Despite its commitment to providing locally relevant services, driving broadband penetration and the fact that it's the top operator in a number of the countries it operates in (Senegal, Mali, Ivory Coast and Madagascar, to name a few), Paponneau says that Africa is a competitive region. "It's difficult to say which countries have the most competitive landscape, since there are some factors that make markets with two to three players competitive and other factors that make markets with upwards of five players difficult to operate in," she says. "If I had to choose, however, I'd say that markets saturated with upwards of five players aren't a good landscape for competition, since there's just insufficient room for all of the players to be profitable while at the same time developing a quality of service that's of a high standard. "The risk is always there that a price war will develop and as we've seen in markets such as Kenya, where a price war happens there are lower costs but also a lower quality of service." "In the beginning," she says, "there's benefit for the consumer and it might seem as if the price war is a good thing. All it does is drive down innovation, which is counter intuitive to what an operator should be doing in any market." On the topic of a 'price floor', which has been suggested for the Kenyan market, Paponneau says it's an interesting suggestion, but not one she feels is achievable. "The price should be linked to the cost and when costs reduce, reductions in price should follow," she says. "It's a good suggestion and we're ready to contribute, but it's something that needs to be carefully worked through. "We already have interconnect costs that have been decided and defined by a regulatory body. If the retail market is also decided upon by a regulator, we will find ourselves in a situation that's not very stable for very long," she says. Paponneau says it's sad when you're part of a market where you can't build value. "For me it's not about where competition exists, but rather where we're stronger for the existence of competition. "Those markets, in my opinion, are the ones where we're able to and encouraged to differentiate on services innovation – like bringing new devices to market before our peers, and launching innovative broadband offerings and services that enrich our customers' lives," she says.
The customer is king
An area that's considered innovative to some and just plain smart business practice to others is the act ofoutsourcing certain elements of the business to effect reductions in operating expenditure. For Orange, Paponneau says this takes on the form of infrastructure sharing, site sharing and outsourcing non-core activities, as this can reduce costs while leaving quality of service unaffected. "We won't do more than that, however," she says, "as we want to remain masters of the customer relationship and quality of service. "Instead we've embarked on a project to outsource internally, forming a single entity that is dedicated to developing and managing all of the value added services platforms across our African operations. "This gives us the dual benefits of being able to reduce the costs of developing and managing value added services platforms in-country, while still being able to provide a guaranteed quality of service and local relevance," she says.

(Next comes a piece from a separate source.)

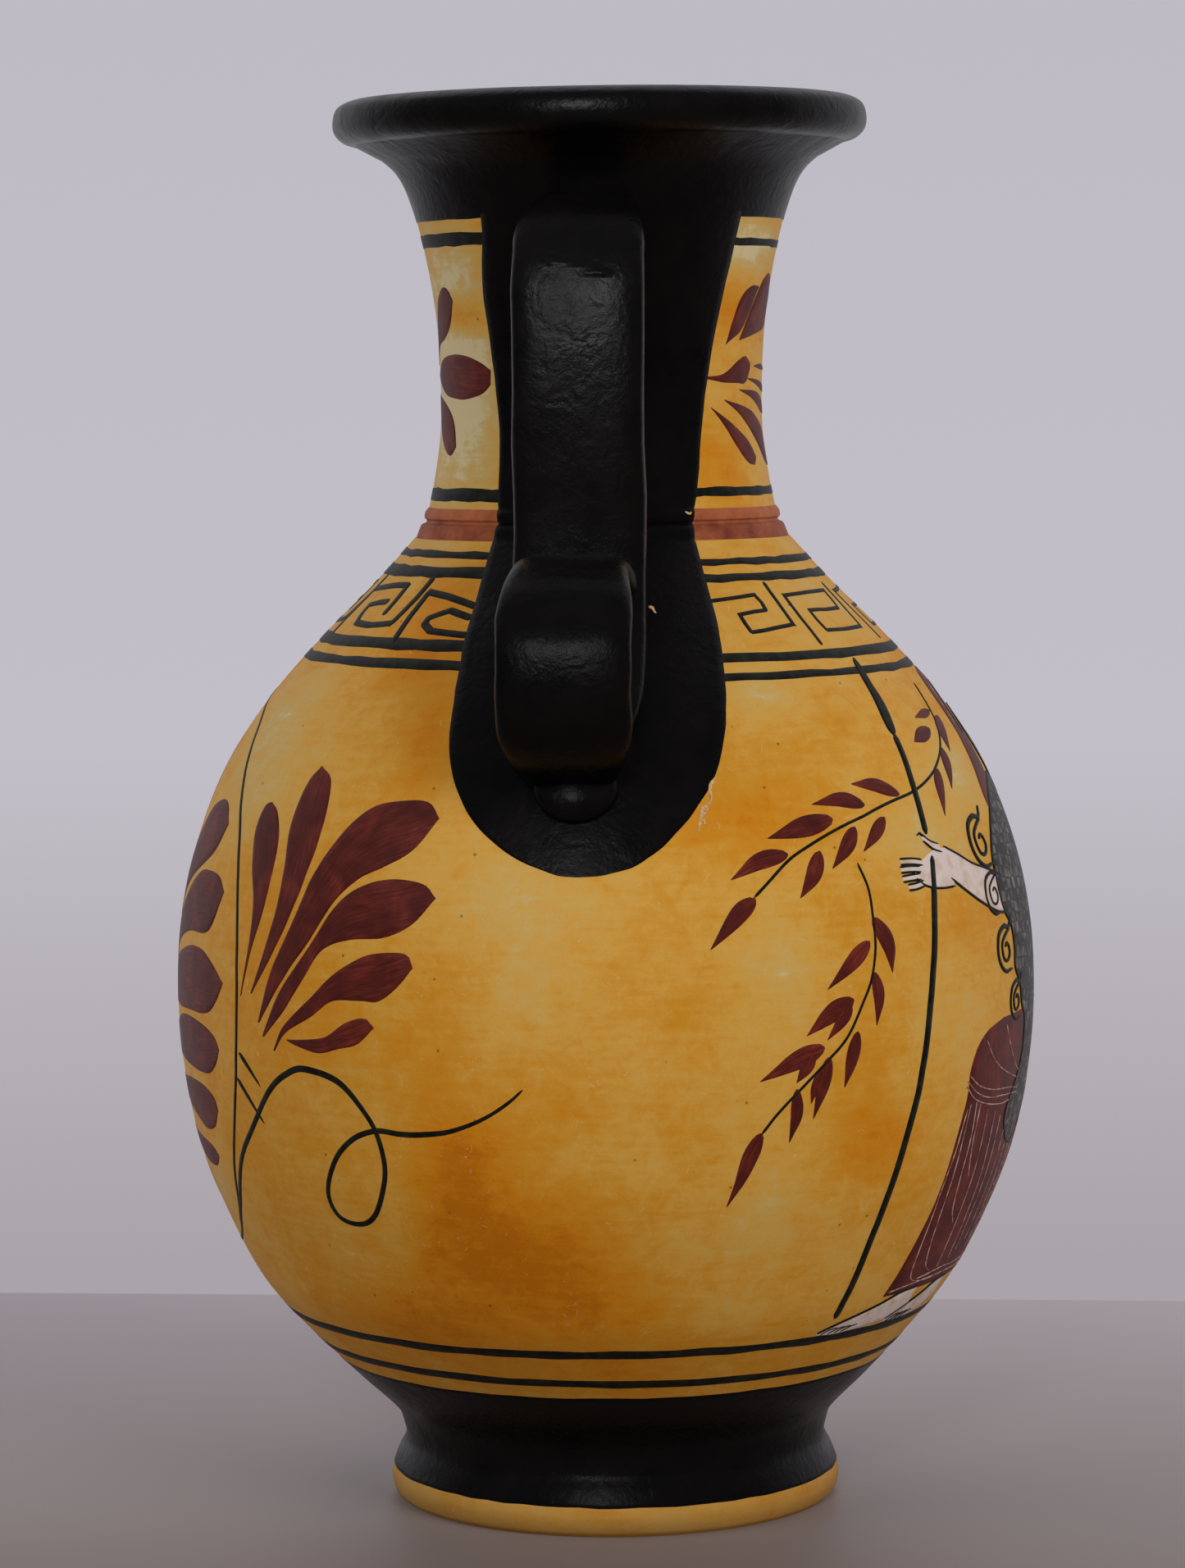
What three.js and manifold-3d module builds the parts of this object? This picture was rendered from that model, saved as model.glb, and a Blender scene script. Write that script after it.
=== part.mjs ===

Innovation the way forward
While Paponneau admits that it's difficult to talk about what Orange has in the pipeline when it comes to upcoming services and differentiation, she says it's clear that innovative services are the best way to add value to customers' lives. "We will continue looking at services that are heavily linked to content, such as the 'football fan club' we've launched in more than 10 countries to date." Paponneau says that the service provides users with access to a number of news articles related to African and European football (since a large number of professional African players play the majority of their football in Europe), information on upcoming games, as well as a chat feature for community members. So far, Paponneau says, the service has been very successful and it provides a good blueprint for other contentdriven services. "Orange feels that even though technical innovation is important, innovation that centres on services customers can derive real value from is just as important," she says. And as such, it won't be surprising to see the company centring on services that reside above cost-effective, solid data services – as opposed to focusing on the data services themselves, as so many other telcos do today.